A word of warning: for quite some time, director John Badham insisted on having the home video versions of the film at hand released in a colour-“corrected” version that borders on the monochrome. By now, there are fortunately versions of the film available that give it back the rather gorgeous colours of its initial theatrical run. I suggest anyone interested in viewing (or re-watching) the film to pick up one of those colourful, aesthetically much more pleasing and visually effective, versions. I have no idea what Badham was thinking.
It’s particularly exasperating in a film whose main qualities are visual, namely the incredible art direction and production design, and camera work. These elements of the film create a lush world of fog, picturesque ruins and asylums, and some of the most attractive rot and decay ever to grace a cinema screen. In combination with a somewhat pompous but gloriously, loudly, moody John Williams score, there’s something to be said for just letting those beautiful Gothic pictures wash over one while one is dreaming of dying roses or something equally appropriate.
It’s all the more important to focus on this aspect of the film because its script certainly isn’t great. By now, we’ve all grown used to cinematic adaptations of Stoker’s “Dracula” (and that cursed play) wildly mixing up elements of the original, removing important bits and keeping less interesting others. Often, this sort of thing makes sense when going from one medium to the next, so I’m all on board with the film making one of the female main characters the daughter of Dr Seward (Donald Pleasence), and putting the doctor’s asylum thusly much more front and centre. Why you’d swap the roles of Mina (Jan Francis) and Lucy (Kate Nelligan), on the other hand, I have no idea. But then, this may very well have something to do with the misguided decision to cast Dracula as a “great lover” character and pose Lucy’s attraction to him and all that he stands for as some sort of attempt to escape the stifling Victorianism of her surroundings. Which is all well and good, until you remember that this Dracula is still a mass murderer who turns women into baby-drinking monsters; not exactly a romantic proposition where I come from. And how much a woman liberates herself by just tying herself to a different, objectively much more horrible, guy then her fiancée is a question that comes to mind as well. Unless, of course, you want to argue that Badham is on the side of Victorian paternalistic repression, something that works with what we got on paper, but seems rather not at all like the director.
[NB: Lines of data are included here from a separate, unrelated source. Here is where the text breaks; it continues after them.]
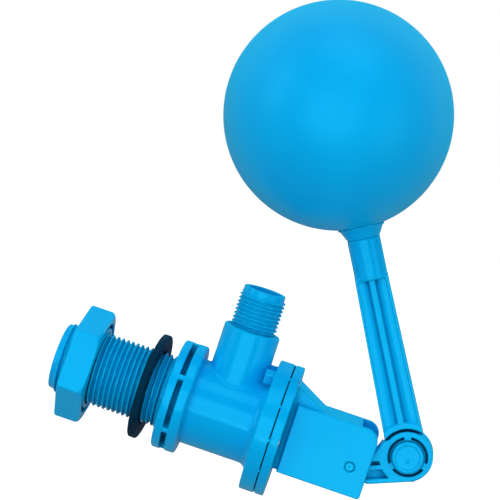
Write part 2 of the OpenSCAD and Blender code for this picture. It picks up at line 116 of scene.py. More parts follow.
# ---------- distance functions ----------
# Each takes coordinate arrays in millimetres and returns the signed distance to a solid.

def rect(u, v, half_u, half_v, soft=0.0):
    """A rectangle with rounded corners."""
    du = np.abs(u) - (half_u - soft)
    dv = np.abs(v) - (half_v - soft)
    outside = np.hypot(np.maximum(du, 0), np.maximum(dv, 0))
    return outside + np.minimum(np.maximum(du, dv), 0) - soft


def drum(radius, along, r, a, b, soft=0.4):
    """A cylinder of radius r between a and b along its axis."""
    return rect(radius, along - (a + b) / 2, r, (b - a) / 2, soft)


def slab(t, a, b):
    return np.abs(t - (a + b) / 2) - (b - a) / 2


def cuboid(x, y, z, low, high, soft=0.0):
    q = [np.abs(c - (a + b) / 2) - ((b - a) / 2 - soft) for c, a, b in zip((x, y, z), low, high)]
    outside = np.sqrt(sum(np.maximum(c, 0) ** 2 for c in q))
    return outside + np.minimum(np.maximum(np.maximum(q[0], q[1]), q[2]), 0) - soft


def outline(u, v, points):
    """A closed polygon."""
    pts = np.array(points, float)
    best = np.full(u.shape, 1e9)
    inside = np.zeros(u.shape, bool)
    for (ax, ay), (bx, by) in zip(pts, np.roll(pts, -1, axis=0)):
        ex, ey = bx - ax, by - ay
        wx, wy = u - ax, v - ay
        t = np.clip((wx * ex + wy * ey) / (ex * ex + ey * ey), 0, 1)
        best = np.minimum(best, (wx - t * ex) ** 2 + (wy - t * ey) ** 2)
        if ey != 0:
            crosses = (v >= min(ay, by)) & (v < max(ay, by))
            inside ^= crosses & (u < ax + ex * (v - ay) / ey)
    d = np.sqrt(best)
    return np.where(inside, -d, d)


def plate(d2, t, a, b, soft=0.5):
    """A flat solid with outline distance d2, between a and b across it."""
    du = d2 + soft
    dv = slab(t, a, b) + soft
    outside = np.hypot(np.maximum(du, 0), np.maximum(dv, 0))
    return outside + np.minimum(np.maximum(du, dv), 0) - soft


def join(a, b, r=0.0):
    """Both solids, with a fillet of radius r where they meet."""
    if not r:
        return np.minimum(a, b)
    u, v = np.maximum(r - a, 0), np.maximum(r - b, 0)
    return np.maximum(r, np.minimum(a, b)) - np.hypot(u, v)


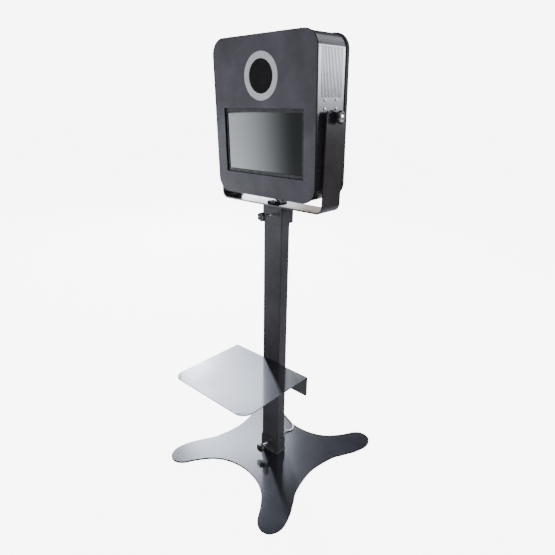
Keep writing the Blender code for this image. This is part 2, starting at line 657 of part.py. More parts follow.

It doesn’t help that Frank Langella is just not up to the task, neither as a romance character or as a vampire. Sure, his hair is great in a disco era idea of great, and he’s doing his best to smoulder through the overblown, overdirected romantic sequences, but he mostly ends up looking like he is trying hard instead of achieving. When it comes to the character’s cruel side, he’s simply not convincing at all; he kills his victims with all the conviction of a politician.
Still, even with its limp Dracula, whenever the film goes fully into Gothic horror mode, it becomes much more convincing and interesting. The sets and Badham’s direction come to the sort of fake, stylized un-life I love so much about this kind of horror. The actors – particularly Pleasence and Olivier but also Nelligan who is also much better at pretending that Dracula is incredibly hot than Langella deserves – play things up very nicely indeed. From time to time, Dracula even finds a moment of true horror or two – particularly Van Helsing’s encounter with his undead daughter is wonderful, as is the early sequence in which the vampire murders the crew of the Demeter during a particularly dramatic looking storm.